Designing and developing learning experiences in many organizations is seen on the expense side of the balance sheet whereas games for entertainment are commonly a function of product development that is more sensitive to market competition and rewards. This makes large-scale game productions for learning applications more difficult to realize and scale at a practical level. In most cases, the decision to invest large resources into games for learning is centered on return-on-investment opportunities and managing risk. This has created a space where high production games and simulations are typically used in situations where the risk of experiencing an actual situation is very high (e.g. aircraft simulations, emergency response games) or the resource cost of creating needed learning conditions in real-world contexts outweighs the cost of developing a game environment for learning (e.g. virtual stock market games, virtual welding machines).

Historically, the conditions to invest in large-scale game development for learning have been mostly driven by the business value proposition, not the learning proposition. That being said, there are important situations where the factors and technologies (e.g. Unity) that frame the viability of games for learning becomes approachable in more conventional learning and performance contexts.

Researchers and practitioners have taken a keen interest in the connection between games and learning. Much of this interest is driven by the new capabilities that technology affords for creating immersive and interactive digital gaming experiences. The challenge of creating experiences that empathize learning through play involves the elegant fusion of game and learning design principles, which is something that is rarely taught and practiced at a level or depth that makes the transition to using the strategy in actual learning and development projects difficult.

The practical reality is that creating high-production games for learning is currently outside normal practices for many learning and development teams. While time, budget, talent, and tradition may all influence adoption, one key factor that that likely has an outsized impact is on expanding the creation and use of games for learning is collaboration.

Designing games for learning is a team sport

The roles needed to create and implement effective digital games for learning are expansive. Here are a few key examples:

  • Producer
  • Content/Story Writer
  • Project Manager
  • User Experience Designer
  • Learning/Instructional Designer
  • Subject Matter Expert
  • Visual Designer
  • Audio Engineering Specialist
  • Music Composer
  • Acting/Voice Talent
  • Game Engine/Platform Developer and Engineer
  • Technology Hardware and Infrastructure Specialist
  • Learning/Play tester
  • Sales and Marketing

While there are similarities to this list for many traditional learning and development teams, developing games for learning requires a sophisticated level of collaboration across a wide spectrum of professionals. Each of these professionals brings with them their own professional language, as well as processes and common practices in their field.

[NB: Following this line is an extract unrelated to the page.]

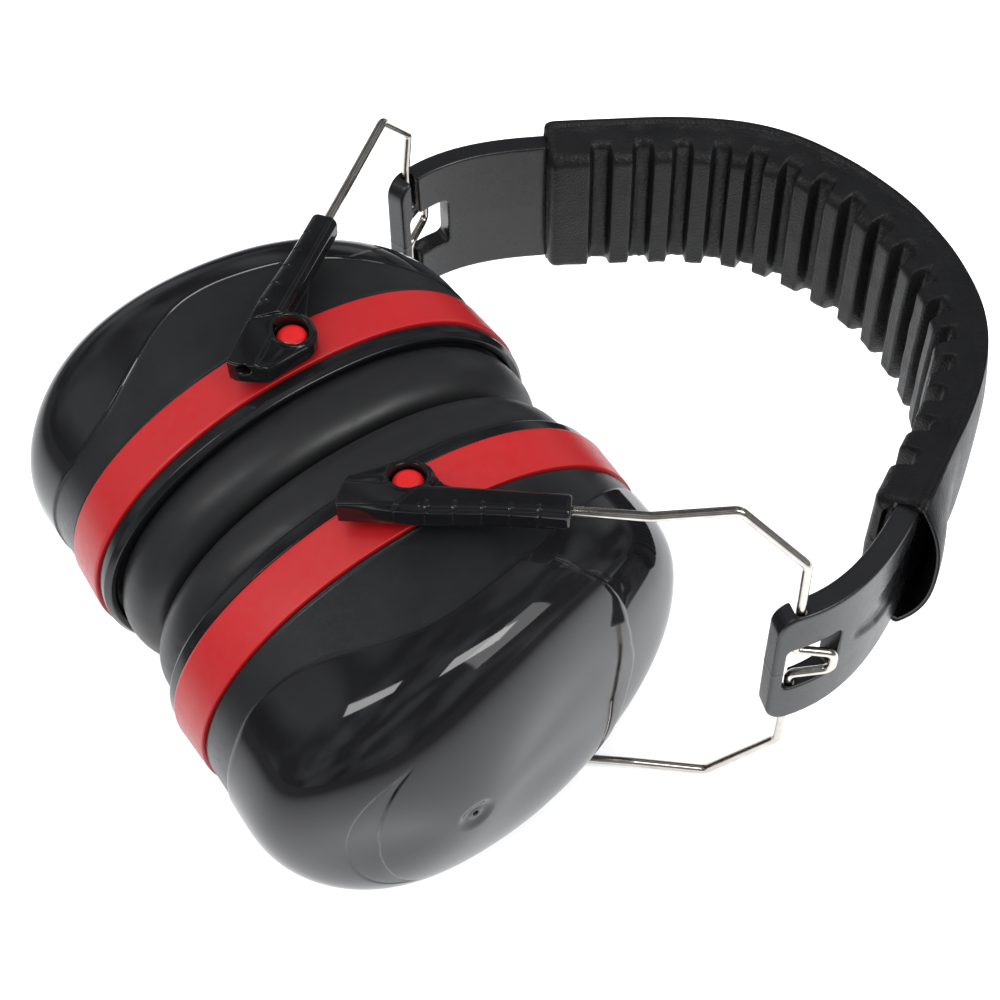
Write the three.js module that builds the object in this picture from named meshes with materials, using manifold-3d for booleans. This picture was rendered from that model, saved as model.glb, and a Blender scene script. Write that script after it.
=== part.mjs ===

The key to successful collaboration when creating games for learning is to not only be intentional about the design of the game and learning experience itself, but also the process through which this diverse group of professionals works together. This allows the unique expertise to unify into a game strategy that has purpose and designed for supporting learning experiences.

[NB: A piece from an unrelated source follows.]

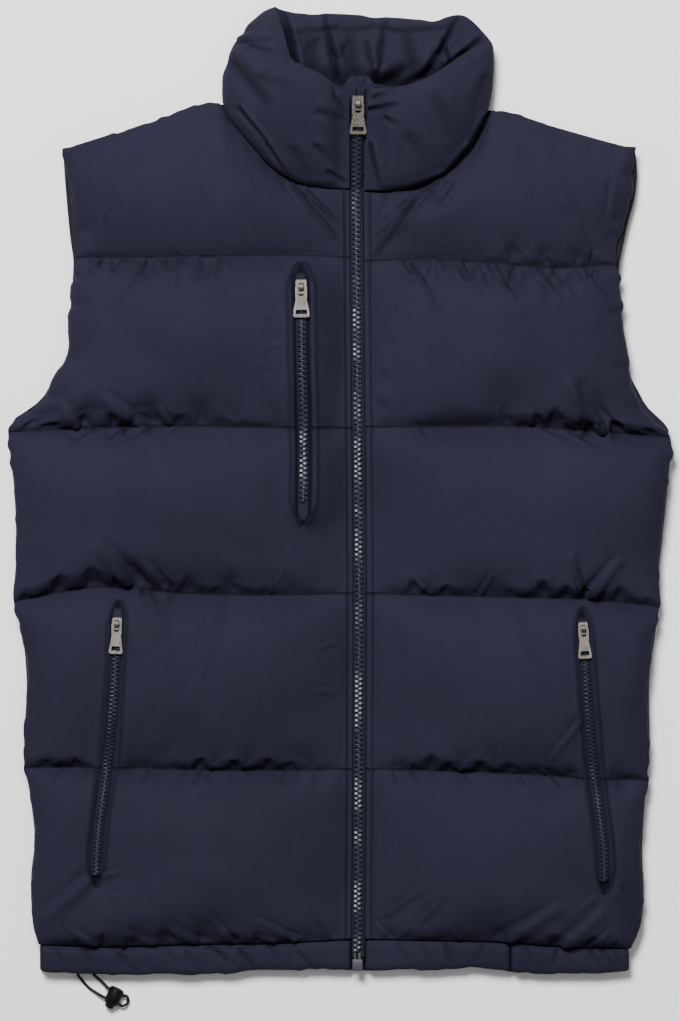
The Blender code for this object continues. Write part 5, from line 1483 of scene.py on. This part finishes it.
def build_flap():
    """A thin sheet that follows the zip's slope and turns down at its rounded top."""
    y = np.linspace(*FLAP_Y, 60)[:, None]
    past = np.maximum(0.0, 1 - (FLAP_Y[1] - y) / FLAP_TURN)
    x = zip_x(y) + (FLAP_HALF - 8.0 * past**2) * np.linspace(-1, 1, 41)
    y = y + 0 * x
    height, crease_shade = press_creases(FLAP_CREASES, x, y)
    top = zip_lift(y) - 2.6 - 2.0 * past**2
    top = top + 0.7 * height + 0.15 * unevenness(8.0, 100, x, y) - 0.2
    upper = np.stack([x, y, top], -1)
    lower = upper - np.array([0, 0, FLAP_THICK])
    loops = np.concatenate([upper, lower[:, ::-1]], axis=1)
    piece = closed_piece("flap_behind_zip", loops, SHELL)
    # Painted shade in the flap's creases, on its top face only.
    paint_crack_shade(piece, np.concatenate([crease_shade, 0 * crease_shade], axis=1))
    dress(piece, "shell", "storm_flap")


build_flap()
print("storm flap behind the zip")

# %% [markdown]
# ## Hem bands
#
# The hem is a folded channel of shell cloth with the drawcord inside, so it is slack and
# ripples. The front's bands stop short of the back's, whose lower edge shows below them. A
# simulation would ripple all of it alike, but the photo shows single wrinkles where the cord
# pulls. So each band is a row of rounded sections that waver, with those wrinkles as creases.

# %% Build the hem bands
HEM_BANDS = (
    # name, first and last x, sections, rise of its lower edge over the back's, lowest, highest z
    ("hem_front_right", 9.2, -258.0, 166, 2.2, 11.8, 22.4),
    ("hem_front_left", 22.0, 146.2, 77, 2.2, 11.8, 22.4),
    ("hem_side_left", 147.2, 248.5, 63, 2.2, 11.8, 22.4),
    ("hem_back", -259.0, 249.0, 300, 0.0, 0.0, 11.4),
)
HEM_LOW = (
    # x, y of the back's lower edge, which hangs lowest at the two sides
    (-259, -415.0), (-225, -416.0), (-150, -416.6), (-110, -416.2), (-88, -414.8), (-60, -412.9),
    (0, -412.9), (70, -413.0), (135, -412.8), (147, -414.8), (200, -415.8), (249, -415.0),
)
HEM_CREASES = (
    # start x, y, end x, y, half width, depth
    (-112, -391, -93, -405, 2.6, 3.4), (-86, -394, -74, -409, 2.4, 3.2),
    (-190, -398, -177, -411, 2.6, 2.4), (-35, -396, -24, -408, 2.4, 2.2),
    (-222, -392, -212, -406, 2.6, 1.8), (-150, -392, -141, -404, 2.6, 1.8),
    (-62, -391, -52, -401, 2.2, 1.6), (-131, -396, -124, -408, 2.2, 1.6),
    (-244, -394, -238, -406, 2.2, 1.6), (91, -390, 97, -404, 2.4, 2.2),
    (124, -390, 117, -402, 2.6, 1.8), (50, -389, 58, -402, 2.6, 1.8),
    (187, -394, 182, -408, 2.6, 2.4), (216, -394, 223, -408, 2.6, 2.6),
    (226, -395, 233, -406, 2.2, 1.8), (160, -393, 166, -405, 2.6, 1.8),
    (72, -392, 78, -404, 2.2, 1.5), (238, -396, 242, -406, 2.2, 1.5),
)
BAND_AROUND = 40          # points around a band's section, and millimetres between them
BAND_STEP = 1.6
STITCHED_RING = 6         # point around the band's section where its stitched groove lies


def band_loops(x, rise, low_z, high_z):
    """Closed sections of a slack folded band: a rounded box, wavy along its length."""
    turn = np.linspace(0, 2 * math.pi, BAND_AROUND, endpoint=False)
    c, s = np.cos(turn), np.sin(turn)
    ry, rz = np.sign(c) * np.abs(c) ** 0.55, np.sign(s) * np.abs(s) ** 0.75
    top_y, low_y = (hem_seam_y(x) - 0.7)[:, None], (curve_at(HEM_LOW, x) + rise)[:, None]
    wave = (0.8 * unevenness(19.0, 110, x) + 0.5 * unevenness(7.0, 113, x))[:, None]
    to_end = np.minimum(np.abs(x - x[0]), np.abs(x - x[-1]))[:, None]
    half_y = (top_y - low_y) / 2 * (1 - 0.16 * (1 - edge_rise(to_end, 7.0)))
    half_z = (high_z - low_z) / 2 * (0.35 + 0.65 * edge_rise(to_end, 8.0))
    y = (top_y + low_y) / 2 + half_y * ry + wave * np.clip(-ry, 0, 1)
    z = (low_z + high_z) / 2 + half_z * rz * (0.86 + 0.14 * ry)
    x = x[:, None] + 0 * y
    up = np.clip(rz, 0, None)
    ripple = 0.9 * unevenness(8.0, 111, x, y * 0.4) + 0.9 * unevenness(22.0, 112, x, y * 0.3)
    stitch = -0.9 * bell(y - top_y + 3.0, 1.1)
    height, crease_shade = press_creases(HEM_CREASES, x, y)
    z = np.maximum(z + up * (height + ripple + stitch), low_z)
    # The fourth value is painted shade in the band's creases, on its upper face.
    return np.stack([x, y, z, up * crease_shade], -1)


hem_lines = []
for name, first_x, last_x, sections, rise, low_z, high_z in HEM_BANDS:
    loops = band_loops(np.linspace(first_x, last_x, sections), rise, low_z, high_z)
    around = np.arange(BAND_AROUND) * BAND_STEP
    piece = closed_piece("band_" + name, loops[..., :3], SHELL, pairs_of(loops[..., 0], around))
    # Painted shade in the band's creases.
    paint_crack_shade(piece, loops[..., 3])
    dress(piece, "shell", name)
    if name != "hem_back":
        hem_lines.append(loops[3:-3, STITCHED_RING, :3])
print("four hem bands")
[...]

Practical strategies for collaboration

Many great ideas fail not because the idea is bad, but people didn’t understand the idea to fully engage with the value proposition being presented. This is less a challenge with skill and technology, and more with collaboration and communication. In this section, I highlight several promising strategies that learning and development teams can use to design, develop, and scale games for learning.

One of the most pressing practical challenges to expanding the use of games for learning is the exponentially greater levels of collaboration and cost required to coordinate the professionals from diverse backgrounds and skills that are needed. This requires an intentional set of practices and tools to help people share ideas and collaborate towards a common goal.

Create a common design system and language

At LX Studio, we have the privilege of working with teams and organizations at one of the most critical moments in the design of learning experiences. These are when ideas are being generated, strategies developed, and design approaches crafted to meet the needs of learners and organizations. This early-stage innovation is when ideas are most fragile and require careful development. We’ve found an essential ingredient to effective collaboration is having a shared design system and language. This helps create clarity and focus on new ideas and gives teams a pathway to move ideas into action.

Separate ideas from the people who hold the ideas

Adam Steltzner, NASA engineer at the Jet Propulsion n Laboratory, said that to optimize innovation and collaboration on teams, “you’ve got to separate the people from the ideas that people hold. So you love and respect the people, but allow the ideas to engage in a brutal mortal combat where only the strong survive.” Creating the best games for learning is largely based on this same principle where people will bring many different ideas to the table and in the end, the best idea needs to inform the work and outcomes.

Use practical experiments

Designing games, like learning experiences, is at the very basic level a theory of helping people interact with an environment. We can use the vast knowledge and literature about how people learn and experience games; however, design is the process of creating something new. Learning and development teams should constantly be looking for small-scale opportunities to experiment, test, and refine ideas with actual learners. Like creating a business minimum viable product (MVP), learning experiments reduce uncertainty and risk and provides valuable data to inform the creative process.

Getting started with collaboration

There is a robust collection of research, literature, and technology that can help create games for learning. Like many creative projects, the most difficult step is often the first one. To get started, begin by visualizing your ideas for the learning game. (Figure 1) This might include using a whiteboard, visual diagraming tools, a journal, or even the back of a napkin. This process moves your idea from being invisible into a format that people can engage and start collaborating.